The best thing about it is the return of Christoph Waltz, the dazzling Austrian actor who won an Oscar under Mr. Tarantino’s direction as Col. Hans Landa in Inglourious Basterds. This time he nails the role of Dr. King Schultz, a German dentist-turned-bounty-hunter who teams up with a slave he frees named Django (Jamie Foxx). After giving him rigorous instructions on how to shoot, stab, hang and otherwise permanently maim wanted outlaws for sport and profit, Schultz enlists Django as his partner in a series of daring adventures. Armed with a slew of “Wanted: Dead or Alive” posters, they’re off, rounding up fugitives who rob stagecoaches and shoot up the range, splattering ketchup from the snow-capped mountains. The results are both horrible and humorous, as when they ride into town, shoot the sheriff dead, and then, on the verge of being lynched, demand a $200 reward because the man was a cattle rustler. Posing as Schultz’s valet, Django grows from a scared, illiterate man-in-rags to a cold-blooded professional assassin fitted in stylish splendor with a trademark hat while secretly nursing a plan to rescue his wife Broomhilda (Kerry Washington) from the cruel horsewhip of her master, the flamboyant, dandified plantation owner, pervert and slave auctioneer Calvin Candie (an astounding Leonardo DiCaprio). From here, I predict even the most devoted Tarantino fans will recoil from the demeaning repetition of the “N” word, and some of the sadistic punishments suffered by the slaves are too painful to watch—but the intriguing part of the game is to figure out who will be left standing at the end.

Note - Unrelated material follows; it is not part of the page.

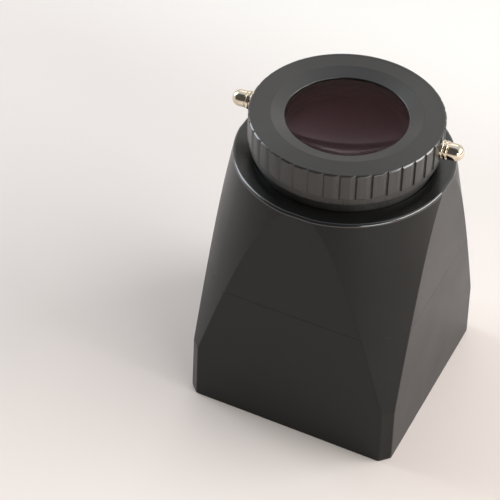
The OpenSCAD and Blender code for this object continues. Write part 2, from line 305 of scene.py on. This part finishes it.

To enhance the underlying lust-for-revenge theme that informs every Tarantino movie, the director has lured an uncannily gifted cast of performers to his cause. While Mr. Waltz steals the picture with his exquisite manners and withering deadpan humor, Samuel L. Jackson raises eyebrows as a poisonous, white-haired, old plantation servant. (It says volumes about Mr. Tarantino’s power that he convinced a militant activist against racism like Mr. Jackson to play a hobblin’, cussin’
Stepin Fetchit cliché.) Other amazing faces that populate the lush, pre-Civil War settings by the late J. Michael Riva as various mangy varmints: Bruce Dern, Tom Wopat, Michael Parks, Don Johnson and even Mr. Tarantino himself. Mr. DiCaprio has a field day playing the effete, degenerate villain, puffing on a cigarette holder, waving a pinky finger and mincing his way through a Southern drawl with a mouth full of whiskey and cotton. The stretch pays off—it’s probably the closest he will ever get to playing Truman Capote.

No question about it. Django Unchained has something guaranteed to offend just about everybody. But with a bigger budget than usual to develop his ideas, Mr. Tarantino lives up to his reputation as an independent thinker and a dispenser of vibrant, thrilling ideas. This is two movies rolled into one, with enough room for one more. You just have to let it roll over you, like a bus. You never go away from a Quentin Tarantino movie bored, but you might go away from this one blighted, blasted and messed up. Who could ask for anything more?